**DATA EXTRACT:**
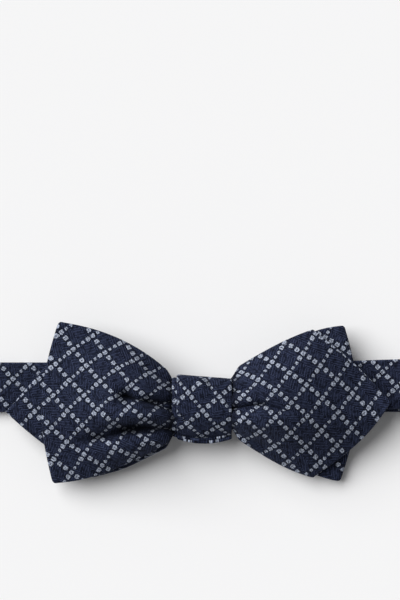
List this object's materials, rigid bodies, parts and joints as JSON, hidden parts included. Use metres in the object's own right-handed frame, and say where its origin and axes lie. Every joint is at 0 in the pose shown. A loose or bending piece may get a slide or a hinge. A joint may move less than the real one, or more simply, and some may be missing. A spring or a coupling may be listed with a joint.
{
  "type": "bow tie",
  "caption": "Tied self-tie bow tie with diamond-point ends and a check-woven cotton shell, its neckband folded flat behind the bow, with hook, eye and slider.",
  "frame": {"origin": "on the surface it lies on, under the middle of the bow", "axes": "+X along the neckband, to the right of the bow seen from the front; +Y up the bow as it is worn; +Z out of the bow's front, off the surface"},
  "size_m": [0.2476, 0.06, 0.0201],
  "materials": {
    "bow_cloth": "navy herringbone twill with a dotted pale-blue windowpane check, cut on the bias",
    "backing_cloth": "the same checked twill, on the back of the wings",
    "knot_cloth": "the same checked twill, drawn round the knot in two layers",
    "band_cloth": "the same checked twill, folded into the neckband",
    "interlining": "napped cotton interlining",
    "thread": "navy bartack thread",
    "hook": "nickel-plated, satin",
    "eye": "nickel-plated wire",
    "slider": "nickel-plated, satin"
  },
  "bodies": {
    "bow": {"band_crossing": "band_cloth", "front_blade_backing": "backing_cloth", "front_blade_face": "bow_cloth", "front_blade_interlining": "interlining", "front_loop_fold": "bow_cloth", "front_loop_over_backing": "backing_cloth", "front_loop_over_face": "bow_cloth", "front_loop_over_interlining": "interlining", "front_loop_under_backing": "backing_cloth", "front_loop_under_face": "bow_cloth", "front_loop_under_interlining": "interlining", "front_waist": "bow_cloth", "knot_lining": "knot_cloth", "knot_wrap": "knot_cloth", "rear_blade_backing": "backing_cloth", "rear_blade_face": "bow_cloth", "rear_blade_interlining": "interlining", "rear_loop_fold": "bow_cloth", "rear_loop_over_backing": "backing_cloth", "rear_loop_over_face": "bow_cloth", "rear_loop_over_interlining": "interlining", "rear_loop_under_backing": "backing_cloth", "rear_loop_under_face": "bow_cloth", "rear_loop_under_interlining": "interlining", "rear_waist": "bow_cloth", "left_band_front": "band_cloth", "left_band_front_interlining": "interlining", "right_band_front": "band_cloth", "right_band_front_interlining": "interlining", "left_band_fold": "band_cloth", "right_band_fold": "band_cloth"},
    "left_tail": {"left_band_back": "band_cloth", "left_band_back_interlining": "interlining", "left_end_loop": "band_cloth", "left_bartack": "thread"},
    "eye": {"eye": "eye"},
    "right_tail": {"right_band_back": "band_cloth", "right_band_back_interlining": "interlining", "strap_slack": "band_cloth"},
    "hook_carrier": {"strap_turn": "band_cloth"},
    "hook": {"hook": "hook"},
    "slider": {"slider": "slider", "slider_end_loop": "band_cloth", "slider_bartack": "thread", "strap_return": "band_cloth"}
  },
  "joints": [
    {"name": "left_band_unfold", "type": "hinge", "parent": "bow", "child": "left_tail", "pos_m": [-0.12178, 0.0055, 0.002], "axis": [0, 1, 0], "range_deg": [0, 180], "deforming": ["left_band_fold"]},
    {"name": "right_band_unfold", "type": "hinge", "parent": "bow", "child": "right_tail", "pos_m": [0.11853, 0.0055, 0.00525], "axis": [0, -1, 0], "range_deg": [0, 180], "deforming": ["right_band_fold"]},
    {"name": "hook_slide", "type": "slide", "parent": "right_tail", "child": "hook_carrier", "axis": [1, 0, 0], "range_m": [0, 0.026], "deforming": ["strap_slack"]},
    {"name": "slider_slide", "type": "slide", "parent": "hook_carrier", "child": "slider", "axis": [1, 0, 0], "range_m": [0, 0.026], "deforming": ["strap_return"]},
    {"name": "hook_swing", "type": "hinge", "parent": "hook_carrier", "child": "hook", "pos_m": [0.0315, 0.0055, 0.0032], "axis": [0, 1, 0], "range_deg": [-60, 25]},
    {"name": "eye_swing", "type": "hinge", "parent": "left_tail", "child": "eye", "pos_m": [-0.0286, 0.0055, 0.00165], "axis": [0, -1, 0], "range_deg": [-60, 40]}
  ],
  "couplings": [
    {"joint": "slider_slide", "follows": "hook_slide", "ratio": 1}
  ]
}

**WHAT IS BEING ASKED:**
All of the lines above must be returned exactly.

**SOLUTION TO THE PROBLEM:**
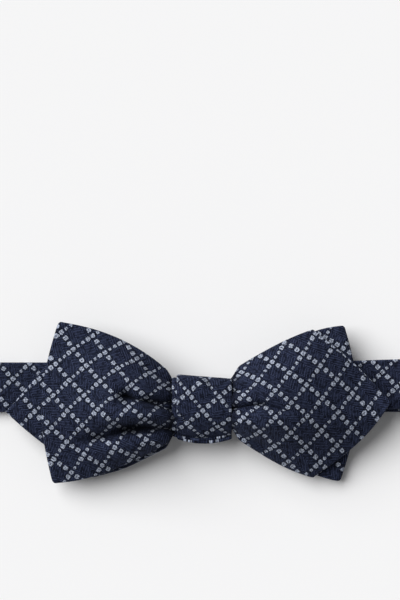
List this object's materials, rigid bodies, parts and joints as JSON, hidden parts included. Use metres in the object's own right-handed frame, and say where its origin and axes lie. Every joint is at 0 in the pose shown. A loose or bending piece may get a slide or a hinge. A joint may move less than the real one, or more simply, and some may be missing. A spring or a coupling may be listed with a joint.
{
  "type": "bow tie",
  "caption": "Tied self-tie bow tie with diamond-point ends and a check-woven cotton shell, its neckband folded flat behind the bow, with hook, eye and slider.",
  "frame": {"origin": "on the surface it lies on, under the middle of the bow", "axes": "+X along the neckband, to the right of the bow seen from the front; +Y up the bow as it is worn; +Z out of the bow's front, off the surface"},
  "size_m": [0.2476, 0.06, 0.0201],
  "materials": {
    "bow_cloth": "navy herringbone twill with a dotted pale-blue windowpane check, cut on the bias",
    "backing_cloth": "the same checked twill, on the back of the wings",
    "knot_cloth": "the same checked twill, drawn round the knot in two layers",
    "band_cloth": "the same checked twill, folded into the neckband",
    "interlining": "napped cotton interlining",
    "thread": "navy bartack thread",
    "hook": "nickel-plated, satin",
    "eye": "nickel-plated wire",
    "slider": "nickel-plated, satin"
  },
  "bodies": {
    "bow": {"band_crossing": "band_cloth", "front_blade_backing": "backing_cloth", "front_blade_face": "bow_cloth", "front_blade_interlining": "interlining", "front_loop_fold": "bow_cloth", "front_loop_over_backing": "backing_cloth", "front_loop_over_face": "bow_cloth", "front_loop_over_interlining": "interlining", "front_loop_under_backing": "backing_cloth", "front_loop_under_face": "bow_cloth", "front_loop_under_interlining": "interlining", "front_waist": "bow_cloth", "knot_lining": "knot_cloth", "knot_wrap": "knot_cloth", "rear_blade_backing": "backing_cloth", "rear_blade_face": "bow_cloth", "rear_blade_interlining": "interlining", "rear_loop_fold": "bow_cloth", "rear_loop_over_backing": "backing_cloth", "rear_loop_over_face": "bow_cloth", "rear_loop_over_interlining": "interlining", "rear_loop_under_backing": "backing_cloth", "rear_loop_under_face": "bow_cloth", "rear_loop_under_interlining": "interlining", "rear_waist": "bow_cloth", "left_band_front": "band_cloth", "left_band_front_interlining": "interlining", "right_band_front": "band_cloth", "right_band_front_interlining": "interlining", "left_band_fold": "band_cloth", "right_band_fold": "band_cloth"},
    "left_tail": {"left_band_back": "band_cloth", "left_band_back_interlining": "interlining", "left_end_loop": "band_cloth", "left_bartack": "thread"},
    "eye": {"eye": "eye"},
    "right_tail": {"right_band_back": "band_cloth", "right_band_back_interlining": "interlining", "strap_slack": "band_cloth"},
    "hook_carrier": {"strap_turn": "band_cloth"},
    "hook": {"hook": "hook"},
    "slider": {"slider": "slider", "slider_end_loop": "band_cloth", "slider_bartack": "thread", "strap_return": "band_cloth"}
  },
  "joints": [
    {"name": "left_band_unfold", "type": "hinge", "parent": "bow", "child": "left_tail", "pos_m": [-0.12178, 0.0055, 0.002], "axis": [0, 1, 0], "range_deg": [0, 180], "deforming": ["left_band_fold"]},
    {"name": "right_band_unfold", "type": "hinge", "parent": "bow", "child": "right_tail", "pos_m": [0.11853, 0.0055, 0.00525], "axis": [0, -1, 0], "range_deg": [0, 180], "deforming": ["right_band_fold"]},
    {"name": "hook_slide", "type": "slide", "parent": "right_tail", "child": "hook_carrier", "axis": [1, 0, 0], "range_m": [0, 0.026], "deforming": ["strap_slack"]},
    {"name": "slider_slide", "type": "slide", "parent": "hook_carrier", "child": "slider", "axis": [1, 0, 0], "range_m": [0, 0.026], "deforming": ["strap_return"]},
    {"name": "hook_swing", "type": "hinge", "parent": "hook_carrier", "child": "hook", "pos_m": [0.0315, 0.0055, 0.0032], "axis": [0, 1, 0], "range_deg": [-60, 25]},
    {"name": "eye_swing", "type": "hinge", "parent": "left_tail", "child": "eye", "pos_m": [-0.0286, 0.0055, 0.00165], "axis": [0, -1, 0], "range_deg": [-60, 40]}
  ],
  "couplings": [
    {"joint": "slider_slide", "follows": "hook_slide", "ratio": 1}
  ]
}